Requirement: Transcribe, exactly as they appear, the line that contains "fan_motor();", the line that contains "cad_parts[node].hide_render = cad_parts[node].hide_viewport", and every line in between, and nothing else.
** BEGIN Entries provided **
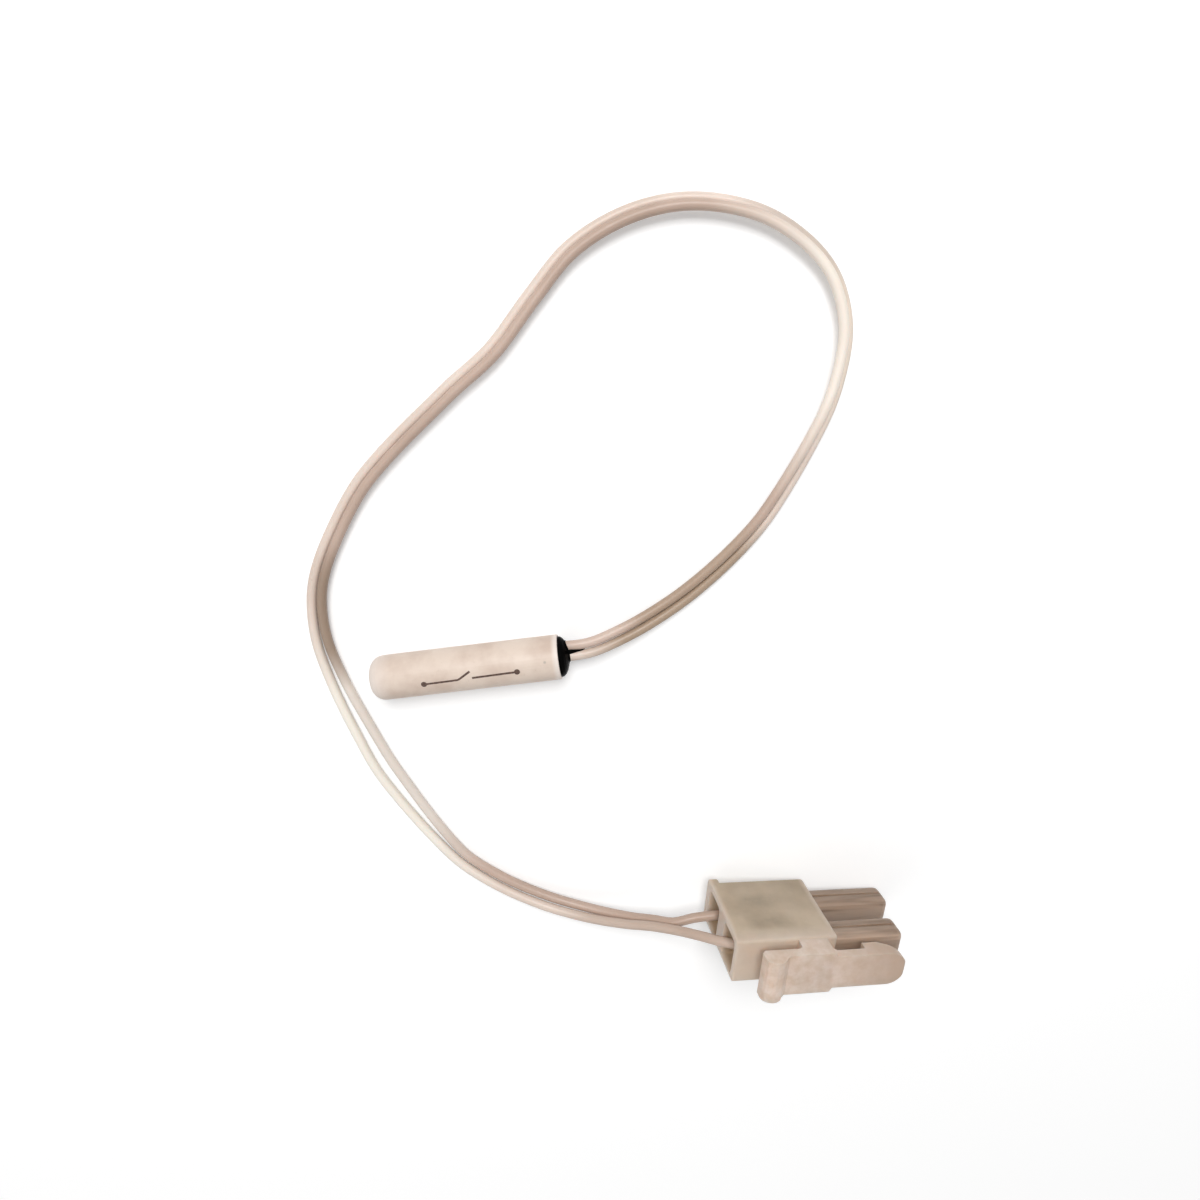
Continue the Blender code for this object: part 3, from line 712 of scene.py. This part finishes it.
@dataclass(frozen=True)
class PaleFloor(Look):
    """Plain pale floor that is seen to fade to white away from the part; fade is in metres."""

    finish: Finish = Finish.FLOOR
    colour: Colour = (0.86, 0.86, 0.86)
    glow: float = 0.24
    fade: Ramp = Ramp(0.09, 0.32)

    def paint(self, graph: Graph) -> None:
        """Fill the material's graph.

        Args:
            graph: The empty graph.
        """
        plain = graph.add("ShaderNodeBsdfDiffuse", None, {"Color": self.colour})
        glow = graph.add("ShaderNodeEmission", None, {"Color": WHITE, "Strength": self.glow})
        lifted = graph.add("ShaderNodeAddShader", None, {0: plain.out(0), 1: glow.out(0)})
        white = graph.add("ShaderNodeEmission", None, {"Color": WHITE, "Strength": 1.0})
        place = graph.add("ShaderNodeTexCoord").out("Object")
        away = graph.vector_math("LENGTH", "Value", {0: place})
        shown = graph.mix_shaders(self.fade.over(away), lifted, white)
        mixed = graph.mix_shaders(graph.background_rays(), plain, shown)
        graph.add("ShaderNodeOutputMaterial", None, {"Surface": mixed.out(0)})


# Darker near the plug: partly handling dirt, partly painted shade
PLUG_DIRT_AND_SHADE = Patch(tuple(value / MM for value in PLUG_PLACE), 9.0, 20.0, (0.46, 0.335, 0.26), 0.7)
LOOKS: tuple[Look, ...] = (
    MouldedShell(),
    BlackResin(),
    CapsuleGlass(),
    MilkyNylon(),
    PrintInk(),
    BrightMetal(Finish.TIN, (0.62, 0.57, 0.52), (0.42, 0.37, 0.33), Swing(0.32, 0.2)),
    BrightMetal(Finish.REED, (0.66, 0.63, 0.58), (0.55, 0.52, 0.47), Swing(0.25, 0.2)),
    BrightMetal(Finish.STRAND, (0.72, 0.70, 0.67), (0.60, 0.57, 0.53), Swing(0.35, 0.2), Noise(8.0)),
    BrightMetal(Finish.SOLDER, (0.66, 0.67, 0.69), (0.50, 0.51, 0.53), Swing(0.28, 0.2)),
    # Each jacket's patches are painted light and painted shade: lighter where the wires lie in light, darker
    # where they lie in shade
    WireJacket(Finish.JACKET_A, (0.57, 0.43, 0.355), (0.47, 0.345, 0.275), (
        Patch((50.0, 36.0, 1.3), 8.0, 21.5, (0.90, 0.81, 0.72), 1.0),
        Patch((-15.5, -12.0, 0.8), 11.0, 22.0, (0.80, 0.73, 0.66), 0.85),
        Patch((-20.0, 9.0, 1.0), 5.0, 11.0, (0.30, 0.215, 0.155), 0.9),
        Patch((29.0, 7.0, 1.0), 7.0, 13.0, (0.40, 0.29, 0.205), 0.75),
        Patch((16.2, 1.7, 2.7), 2.0, 6.0, (0.67, 0.53, 0.45), 0.8),
        PLUG_DIRT_AND_SHADE,
    )),
    WireJacket(Finish.JACKET_B, (0.79, 0.67, 0.59), (0.68, 0.56, 0.48), (
        Patch((50.0, 36.0, 1.3), 6.0, 15.0, (0.84, 0.73, 0.62), 0.8),
        Patch((-15.5, -14.0, 0.8), 12.0, 24.0, (0.92, 0.86, 0.77), 0.9),
        Patch((27.0, 6.0, 1.0), 9.0, 15.0, (0.37, 0.265, 0.18), 0.9),
        Patch((46.0, 47.0, 1.3), 4.0, 10.0, (0.52, 0.44, 0.38), 0.65),
        Patch((17.0, -39.5, 5.0), 7.0, 13.0, (0.48, 0.36, 0.29), 0.7),
        PLUG_DIRT_AND_SHADE,
    )),
)
WORN: dict[str, Finish] = {
    "sensor_housing": Finish.SHELL,
    "potting_compound": Finish.RESIN,
    "glass_capsule": Finish.GLASS,
    "reed_blade_near": Finish.REED,
    "reed_blade_far": Finish.REED,
    "solder_joint_near": Finish.SOLDER,
    "solder_joint_far": Finish.SOLDER,
    "conductor_sensor_a": Finish.STRAND,
    "conductor_sensor_b": Finish.STRAND,
    "conductor_plug_a": Finish.STRAND,
    "conductor_plug_b": Finish.STRAND,
    "contact_a": Finish.TIN,
    "contact_b": Finish.TIN,
    "plug_housing": Finish.NYLON,
    "wire_a": Finish.JACKET_A,
    "wire_b": Finish.JACKET_B,
}


def link(piece: bpy.types.Object) -> bpy.types.Object:
    """Link a new object to the scene."""
    bpy.context.scene.collection.objects.link(piece)
    return piece


def dress(piece: bpy.types.Object, material: bpy.types.Material) -> None:
    """Give an object one material in all its slots.

    Args:
        piece: The object to dress.
        material: The material that it gets.
    """
    if not piece.material_slots:
        piece.data.materials.append(material)
    for slot in piece.material_slots:
        slot.material = material


def mesh_piece(name: str, shape: bmesh.types.BMesh, material: bpy.types.Material) -> bpy.types.Object:
    """Turn a finished shape into a dressed object.

    Args:
        name: The object's name.
        shape: The shape, which is freed.
        material: The material that the object gets.

    Returns:
        The object, linked to the scene.
    """
    mesh = bpy.data.meshes.new(name)
    shape.to_mesh(mesh)
    shape.free()
    piece = link(bpy.data.objects.new(name, mesh))
    dress(piece, material)
    return piece


def loft(shape: bmesh.types.BMesh, rings: Sequence[Sequence[Vector]], closed: bool) -> None:
    """Join rings of points into a closed skin.

    Args:
        shape: The mesh that gets the skin.
        rings: The rings in order, each with as many points.
        closed: Join the last ring to the first, or else cap both.
    """
    rows = [[shape.verts.new(point) for point in ring] for ring in rings]
    following = rows[1:] + rows[:1] if closed else rows[1:]
    for low, high in zip(rows, following):
        for i in range(len(low)):
            j = (i + 1) % len(low)
            shape.faces.new((low[i], low[j], high[j], high[i]))
    if not closed:
        shape.faces.new(rows[0])
        shape.faces.new(list(reversed(rows[-1])))


def plug_frame() -> Matrix:
    """Return the plug's own frame: X to the nose, Z to the latch."""
    lean = Euler([math.radians(angle) for angle in PLUG_LEAN])
    return Matrix.Translation(PLUG_PLACE) @ lean.to_matrix().to_4x4()


def run_length(points: Sequence[Vector]) -> float:
    """Return the length of a line through points."""
    return sum((b - a).length for a, b in zip(points, points[1:]))


def smooth_curve(controls: Sequence[Vector], samples: int) -> list[Vector]:
    """Run a smooth curve through the control points.

    Args:
        controls: The points that the curve passes through.
        samples: How many points it gets for each control point.

    Returns:
        The points, both ends included.
    """
    ends = [controls[0] * 2 - controls[1], *controls, controls[-1] * 2 - controls[-2]]
    curve: list[Vector] = []
    for before, start, end, after in zip(ends, ends[1:], ends[2:], ends[3:]):
        span = (end - start).length
        out = (end - before) / ((start - before).length + span) * span
        into = (after - start) / (span + (after - end).length) * span
        for i in range(samples):
            t = i / samples
            curve.append(
                start * (2 * t**3 - 3 * t**2 + 1) + out * (t**3 - 2 * t**2 + t)
                + end * (3 * t**2 - 2 * t**3) + into * (t**3 - t**2)
            )
    curve.append(controls[-1])
    return curve


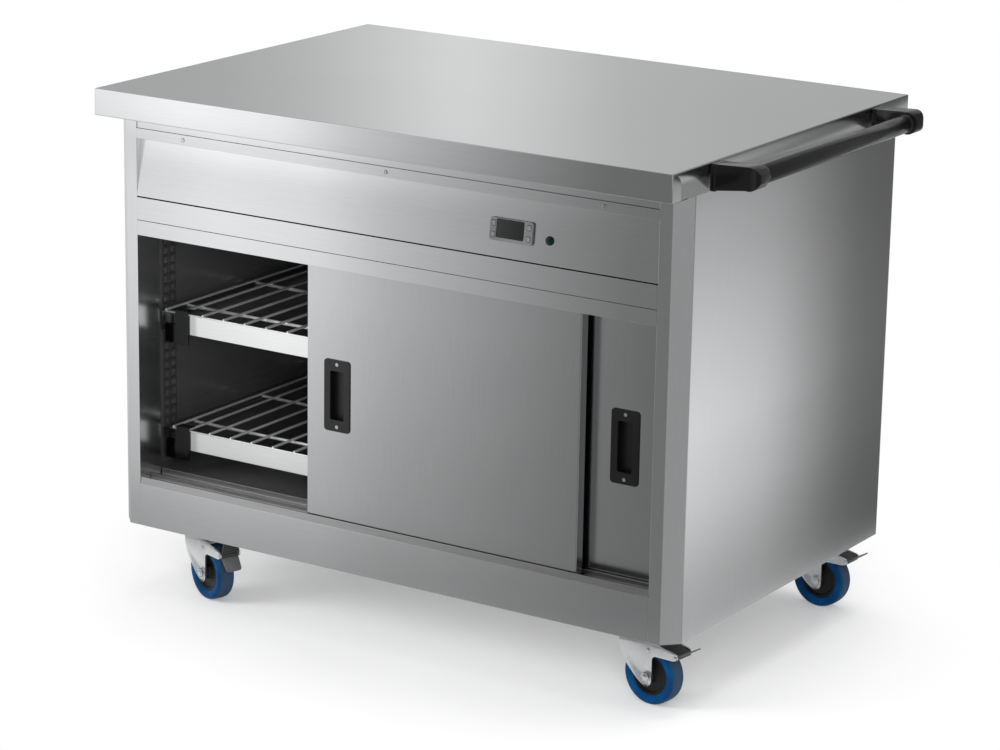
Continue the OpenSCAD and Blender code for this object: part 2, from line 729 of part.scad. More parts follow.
worktop();
side_panels();
corner_posts();
back_panel();
base_tray();
kick_panel();
header_rail();
front_rail();
top_track();
sill_track();
control_fascia();
fascia_screws();
controller_case();
controller_window();
button(0);  // button_up
button(1);  // button_down
button(2);  // button_set
button(3);  // button_power
indicator_lamp();
liner_sides();
liner_back();
liner_floor();
liner_ceiling();
shelf_racks();
shelf_band(upper_shelf_z, upper_shift);  // upper_shelf_band
shelf_wires(upper_shelf_z, upper_shift);  // upper_shelf_wires
shelf_clips(upper_shelf_z);  // upper_shelf_clips
shelf_band(upper_shelf_z - shelf_drop, lower_shift);  // lower_shelf_band
shelf_wires(upper_shelf_z - shelf_drop, lower_shift);  // lower_shelf_wires
shelf_clips(upper_shelf_z - shelf_drop);  // lower_shelf_clips
air_baffle();
fan_motor();
fan_impeller();
heating_element();
cable_gland();
handle_brackets();
handle_tube();
front_door();
front_door_pull();
front_door_glides();
rear_door();
rear_door_pull();
rear_door_glides();
castor_plates();
fork(0);  // fork_front_left
fork(1);  // fork_front_right
fork(2);  // fork_rear_left
fork(3);  // fork_rear_right
hub(0);  // hub_front_left
hub(1);  // hub_front_right
hub(2);  // hub_rear_left
hub(3);  // hub_rear_right
tyre(0);  // tyre_front_left
tyre(1);  // tyre_front_right
tyre(2);  // tyre_rear_left
tyre(3);  // tyre_rear_right
pedal(0);  // pedal_front_left
pedal(1);  // pedal_front_right
pedal(2);  // pedal_rear_left
pedal(3);  // pedal_rear_right
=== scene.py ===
from math import atan2, cos, hypot, pi, radians, sin

import bmesh
import bpy
from mathutils import Matrix, Vector


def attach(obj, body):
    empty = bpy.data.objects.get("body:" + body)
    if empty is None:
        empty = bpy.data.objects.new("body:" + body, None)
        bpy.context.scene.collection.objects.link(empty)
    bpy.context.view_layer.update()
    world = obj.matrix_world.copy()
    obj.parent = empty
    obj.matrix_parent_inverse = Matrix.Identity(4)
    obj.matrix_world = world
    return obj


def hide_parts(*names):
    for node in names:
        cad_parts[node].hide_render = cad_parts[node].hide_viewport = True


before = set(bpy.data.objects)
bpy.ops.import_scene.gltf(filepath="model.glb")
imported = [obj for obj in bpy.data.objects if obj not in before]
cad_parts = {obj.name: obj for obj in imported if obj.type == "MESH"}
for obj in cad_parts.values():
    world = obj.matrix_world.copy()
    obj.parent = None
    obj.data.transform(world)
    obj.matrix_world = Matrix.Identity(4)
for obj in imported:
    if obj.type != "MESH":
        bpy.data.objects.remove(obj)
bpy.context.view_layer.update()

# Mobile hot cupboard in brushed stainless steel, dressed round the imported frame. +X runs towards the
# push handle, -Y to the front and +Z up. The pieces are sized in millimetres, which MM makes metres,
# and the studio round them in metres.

scene = bpy.context.scene
MM = 0.001
CABINET_X = -42.5  # the cabinet's middle, which the handle sets off centre
SIDES = (-1, 1)
RING_OF_FOUR = ((0, 1), (1, 2), (2, 3), (3, 0))  # each corner of four, and the next
WHITE = "#ffffff"


# ---- colours and nodes

NOISE, RAMP, RANGE = "ShaderNodeTexNoise", "ShaderNodeValToRGB", "ShaderNodeMapRange"
PRINCIPLED, BUMP, MATH = "ShaderNodeBsdfPrincipled", "ShaderNodeBump", "ShaderNodeMath"


def linear(hex_colour):
    """An sRGB hex colour as linear RGBA."""
    values = [int(hex_colour[i:i + 2], 16) / 255 for i in (1, 3, 5)]
    return tuple(v / 12.92 if v <= 0.04045 else ((v + 0.055) / 1.055) ** 2.4 for v in values) + (1,)


def add(tree, kind, inputs=None, stops=(), **settings):
    """Adds a node. Each input, by name or number, takes a value, a socket or a node's first
    output. stops are a colour ramp's (position, hex colour) pairs, in order."""
    node = tree.nodes.new(kind)
    for key, value in settings.items():
        setattr(node, key, value)
    for key, value in (inputs or {}).items():
        if isinstance(value, bpy.types.Node):
            value = value.outputs[0]
        if isinstance(value, bpy.types.NodeSocket):
            tree.links.new(value, node.inputs[key])
        else:
            node.inputs[key].default_value = value
    for index, (position, colour) in enumerate(stops):
        elements = node.color_ramp.elements
        element = elements[index] if index < 2 else elements.new(position)
        element.position, element.color = position, linear(colour)
    return node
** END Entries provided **
Exercise output:
fan_motor();
fan_impeller();
heating_element();
cable_gland();
handle_brackets();
handle_tube();
front_door();
front_door_pull();
front_door_glides();
rear_door();
rear_door_pull();
rear_door_glides();
castor_plates();
fork(0);  // fork_front_left
fork(1);  // fork_front_right
fork(2);  // fork_rear_left
fork(3);  // fork_rear_right
hub(0);  // hub_front_left
hub(1);  // hub_front_right
hub(2);  // hub_rear_left
hub(3);  // hub_rear_right
tyre(0);  // tyre_front_left
tyre(1);  // tyre_front_right
tyre(2);  // tyre_rear_left
tyre(3);  // tyre_rear_right
pedal(0);  // pedal_front_left
pedal(1);  // pedal_front_right
pedal(2);  // pedal_rear_left
pedal(3);  // pedal_rear_right
=== scene.py ===
from math import atan2, cos, hypot, pi, radians, sin

import bmesh
import bpy
from mathutils import Matrix, Vector


def attach(obj, body):
    empty = bpy.data.objects.get("body:" + body)
    if empty is None:
        empty = bpy.data.objects.new("body:" + body, None)
        bpy.context.scene.collection.objects.link(empty)
    bpy.context.view_layer.update()
    world = obj.matrix_world.copy()
    obj.parent = empty
    obj.matrix_parent_inverse = Matrix.Identity(4)
    obj.matrix_world = world
    return obj


def hide_parts(*names):
    for node in names:
        cad_parts[node].hide_render = cad_parts[node].hide_viewport = True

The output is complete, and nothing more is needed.